The post-install scripts can create dependencies with other packages, and those scripts won't be executed until the dependent packages processed the pre-install script, the package and the post-install scripts.
If for example you want to install nginx, you will add that package to your configuration. If you are happy with the package version for nginx, you can mark that package as "Install". If you are unhappy with the package version and you can to compile it yourself, you can mark the package as "remove" and then create a post-install script that downloads the source, compiles and installs it. If in order to compile this software you need extra packages installed in the system, you can create dependencies in the post-install script linked to other packages.
When you create a configuration for a server, you are creating a Module. Therefore a module is a unit of configuration. Modules can be combined to create the configuration of a server, and several servers are combined in infrastructures.
The module is a combination of packages. The package is used as a pointer to where the configuration resides.
Every item is executed in a determined order depending on the internal dependencies within the package:
- Pre-install scripts: These will be executed first and can be written in any language.
- Package: The package can have three states: Install, remove or default. Marking the package as 'installed', unsurprisingly, install the package and the dependencies. If it is marked as 'removed', this will remove the package. If it is marked as 'default', no action will be taken: If the package was installed, it will remain installed and if the package was not installed, it will remain absent.
- Files, folders and permissions: You can create and delete folders, and create, delete or modify files. For example, you can create the folder /var/www/mywebsite with owner www-data.
- Post-install scripts: These will be executed last. Those scripts can be written in any language.
The package and files, folder and permissions are executed any time where the conditions are met. For example, if you mark the folder owned by user "www-data" and it eventually changes to "nobody", next time the configuration runs it will revert to "www-data".
Pre-install scripts and post-install scripts are only executed once.
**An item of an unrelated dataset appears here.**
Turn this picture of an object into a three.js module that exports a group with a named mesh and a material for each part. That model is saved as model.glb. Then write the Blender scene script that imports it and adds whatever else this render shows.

This is something open for discussion for our next releases. If we can make sure that those scripts are idempotent, it should not be a problem to execute when the conditions are met.
The post-install hooks can create additional dependencies to other packages. Then they will be executed after the package and after all the dependencies of that package are executed successfully. One example: we want to compile Apache and then PHP. If PHP depends on Apache, the PHP post script will run only after all package Apache, pre-install and post-install scripts are executed successfully.
We have the following case: we have a private project in github written in python. This project needs the following architecture:
- Apache with WSGI
- Memcached configured for 120MB
- MySQL with an initial database
There are multiple solutions to configure this Module. My proposal would be to install the following packages for Debian Wheezy:
The goal of the package git is to install git and everything that we need to connect to github, to retrieve the project. We have several options:
- If the github project is public, we do not need any authentication.
- If the github project is private, we need to authenticate the user. For example, we could use a post-install hook that contains a private key that allows to clone the project. This post-install hook creates a user (or use an existing one) and utilises a private key.
The goal of this package is to install and configure Apache, WSGI and the website.
1) We use file, folders and permissions to create the directory that contains the project read by Apache. This folder could be /var/www/mywebsite
2) We use files, folders and permissions: we create the file that contains the configuration for the virtual host, for example at the location /etc/apache2/sites-available/mywebsite.conf
3) We create a post-install hook that executes the command "git clone", and creates a copy of the project in the folder. After executing the script, we restart/reload Apache. This post-install hook has a dependency with the package git, as we need the command git and the authentication.
4) We create another post-install hook that configures Apache: It disables default active website "000-default", enabled "myswebsite" virtual host and reloads or restarts Apache.
The goal of this package is to set up the database.
1) We use a post-install hook that creates the database and uploads the copy of the database to mysql.
The goal of this package is to install and configure memcached. The default configuration is set to 64MB and we need to increase it to 128MB.
1) We use files, folders and permissions to modify the file /etc/memcached.conf and increase the memory to 128MB.
2) Create a post-install hook script to restart the service.
The diagram would look like this:
The complexity of automating the installation of a whole website has been reduced to several actions performed in the Sysadmin IDE and a few simple scripts (run git clone, restore mysql and enable/disable virtual host in Apache).
We will publish a module that reproduces this configuration as proof of concept soon after releasing the open beta.